Parents also play a big role in helping children learn, so Diana is determined to give the right support to her six-year-old son. And “being in the early learning field makes me a better mom,” as she points out. “I didn’t grow up with the best education, and my profession has inspired me to turn things around for her son. He knows school is important because I impress the value of education on him. Everything my parents didn’t do for me; I’m offering to him.

Diana also offers a great deal of herself on the job, and that still presents a challenge. “We don’t have a big staff in our pathway program at Metro,” she says. “It’s just me going to different centers each day and working with the teachers. I even help out with the children because I know what it’s like to be short on staff, as many centers are. I just wish there were more time to get things done,” she says in a wistful tone.

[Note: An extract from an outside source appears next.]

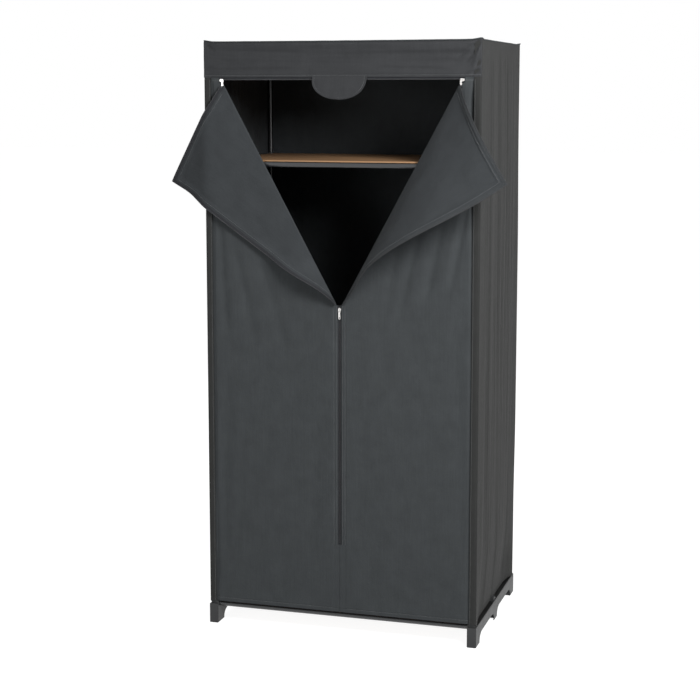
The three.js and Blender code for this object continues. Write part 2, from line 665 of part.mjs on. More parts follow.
// A slider at the origin that travels along Z: two plates round the rows, a thin neck between
// the rows at its leading end, and a bail for the pull on its front.
function sliderBody() {
  const inner = zipRowThickness / 2 + sliderClearance;
  const outline = new THREE.Shape();
  const [half, tail] = [sliderWidth / 2, sliderWidth / 3];
  outline.moveTo(-tail, -sliderLength / 2);
  outline.lineTo(tail, -sliderLength / 2);
  outline.lineTo(half, sliderLength / 6);
  outline.quadraticCurveTo(half, sliderLength / 2, 0, sliderLength / 2);
  outline.quadraticCurveTo(-half, sliderLength / 2, -half, sliderLength / 6);
  const thick = { depth: sliderPlate, bevelEnabled: false, curveSegments: 4 };
  const plate = (back) =>
    new THREE.ExtrudeGeometry(outline, thick).rotateX(Math.PI / 2).translate(0, back, 0);
  const neckTop = sliderLength / 2 - sliderNeckInset;
  const neck = block([-sliderNeck / 2, -inner - sliderPlate / 2, neckTop - sliderNeckLength],
    [sliderNeck / 2, inner + sliderPlate / 2, neckTop]);
  const bailFront = -sliderHalfDepth - bailHeight;
  const bailFoot = (z) => block([-bailWidth / 2, bailFront, z - bailWire / 2],
    [bailWidth / 2, -inner - sliderPlate / 2, z + bailWire / 2]);
  const bailTop = block([-bailWidth / 2, bailFront, -bailLength / 2],
    [bailWidth / 2, bailFront + bailWire, bailLength / 2]);
  const bail = [bailFoot(-bailFootOffset), bailFoot(bailFootOffset), bailTop];
  return join(plate(-inner), plate(inner + sliderPlate), neck, ...bail);
}

// A pull that hangs from the origin: its ring passes through the bail, and its end has a slot.
function pullBody() {
  const [wide, narrow] = [pullRingWidth / 2 + pullRingWire, pullNeckWidth / 2];
  const ringHeight = pullRingLength / 2 + pullRingWire;
  const [neckZ, endZ] = [-pullLength / 3, pullEndLength - pullLength];
  const outline = new THREE.Shape();
  outline.moveTo(-narrow, neckZ);
  outline.absellipse(0, pullRingCentre, wide, ringHeight, Math.PI, 0, true);
  outline.lineTo(narrow, neckZ);
  outline.absellipse(0, endZ, wide, pullEndLength, 0, -Math.PI, true);
  const thick = { depth: pullThickness, bevelEnabled: false, curveSegments: 6 };
  const plate = new THREE.ExtrudeGeometry(outline, thick);
  plate.rotateX(Math.PI / 2).translate(0, pullThickness / 2, 0);
  const ringHole = ovalHole(pullRingWidth, pullRingLength).translate(0, 0, pullRingCentre);
  const slot = ovalHole(pullHoleWidth, pullHoleLength).translate(0, 0, endZ);
  return cut(plate, ringHole, slot);
}

// An oval cutter, wide along X and long along Z.
function ovalHole(width, length) {
  const round = new THREE.CylinderGeometry(width / 2, width / 2, 3 * pullThickness, 12);
  return round.scale(1, 1, length / width);
}

// The middle slider's pull swings out from between the bail's feet. A slider that lies on its
// side carries its pull on the foot nearer the middle.
function addSlider(group, name, x, z, side) {
  const body = addMesh(group, `slider_${name}`, sliderBody(), zipMetal);
  body.position.set(x, zipRowY, z);
  body.rotation.y = (-side * Math.PI) / 2;
  const pull = addMesh(group, `slider_pull_${name}`, pullBody(), zipMetal);
  const hangsFromFoot = Math.abs(side);
  pull.position.set(x - side * bailFootOffset, pullPivotY, z + hangsFromFoot * pullHangOffset);
}

function addFlap(group, name, side, foldAngle, [clothGeometry, zipGeometry]) {
  const top = new THREE.Vector3(side * openingHalfWidth, coverFrontY, foldTop);
  const bottom = new THREE.Vector3(side * zipClothGap, coverFrontY, foldBottom);
  const axis = top.clone().sub(bottom).normalize();
  const fold = new THREE.Group();
  fold.position.copy(bottom);
  fold.quaternion.setFromAxisAngle(axis, THREE.MathUtils.degToRad(side * foldAngle));
  const laidFlat = new THREE.Group();
  laidFlat.position.copy(bottom).negate();
  fold.add(laidFlat);
  group.add(fold);
  addMesh(laidFlat, `flap_${name}`, clothGeometry, clothInside);
  addMesh(laidFlat, `flap_zip_${name}`, zipGeometry, zipTape);
}

function addCover(group) {
  addPair(group, "cover_side", sideCloth(), cloth);
  addMesh(group, "cover_back", backCloth(), cloth);
  addMesh(group, "cover_top", topCloth(), cloth);
  addMesh(group, "cover_header", headerCloth(), cloth);
  addPair(group, "cover_front", rightFrontCloth(), cloth);
  addMesh(group, "header_tab", tabCloth(), cloth);
  const flap = [rightFlapCloth(), rightFlapZip()];
  addFlap(group, "right", 1, rightFoldAngle, flap);
  addFlap(group, "left", -1, leftFoldAngle, flap.map(mirrorToLeft));
  addMesh(group, "zip_middle", middleZip(), zipTape);
  addMesh(group, "zip_header", headerZip(), zipTape);
  addSlider(group, "middle", 0, sliderRestZ, 0);
  addSlider(group, "right", sliderRestX, zipHeight, 1);
  addSlider(group, "left", -sliderRestX, zipHeight, -1);
}

const wardrobe = new THREE.Group();
addFrame(wardrobe);
addCover(wardrobe);

// The flaps reach out in front and unevenly to the sides, so the whole is moved to centre its
// box on the origin.
const model = new THREE.Group();
model.add(wardrobe);
const box = new THREE.Box3().setFromObject(wardrobe, true);
const middle = box.getCenter(new THREE.Vector3());
wardrobe.position.set(-middle.x, -middle.y, 0);

export default model;
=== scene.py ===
import json
from math import cos, exp, hypot, pi, radians, sin

import bpy
from mathutils import Matrix, Quaternion, Vector, noise


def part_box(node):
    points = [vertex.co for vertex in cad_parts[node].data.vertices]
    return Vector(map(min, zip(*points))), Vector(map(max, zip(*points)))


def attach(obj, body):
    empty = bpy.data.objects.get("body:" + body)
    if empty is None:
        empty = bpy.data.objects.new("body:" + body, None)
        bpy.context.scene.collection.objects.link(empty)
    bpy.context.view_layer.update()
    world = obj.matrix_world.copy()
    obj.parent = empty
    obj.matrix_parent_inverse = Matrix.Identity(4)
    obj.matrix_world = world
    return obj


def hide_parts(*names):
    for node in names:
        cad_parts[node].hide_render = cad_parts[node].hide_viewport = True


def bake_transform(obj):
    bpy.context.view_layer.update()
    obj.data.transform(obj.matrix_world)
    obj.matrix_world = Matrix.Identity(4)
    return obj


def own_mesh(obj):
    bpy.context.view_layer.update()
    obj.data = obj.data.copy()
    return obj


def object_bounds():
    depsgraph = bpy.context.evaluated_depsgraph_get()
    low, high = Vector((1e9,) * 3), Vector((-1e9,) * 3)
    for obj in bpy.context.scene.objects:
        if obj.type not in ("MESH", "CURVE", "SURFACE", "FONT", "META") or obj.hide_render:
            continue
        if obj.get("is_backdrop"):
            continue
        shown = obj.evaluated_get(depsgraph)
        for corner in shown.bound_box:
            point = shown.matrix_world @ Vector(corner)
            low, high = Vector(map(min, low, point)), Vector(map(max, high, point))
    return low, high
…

What keeps her moving ahead are the lessons she’s learned over time about being a leader. “I’m better at asking for help,” she says. “I’m better at listening to other people, and I’m better at walking in someone else’s shoes. I know how to be strong and use my voice to speak up for the teachers,” Diana says. And that’s what it means to dare to lead, as Brené Brown explains in her book. “I define a leader as anyone who takes responsibility for finding the potential in people and processes, and who has the courage to develop that potential.” Diana is doing that by building a pathway for the educators she serves.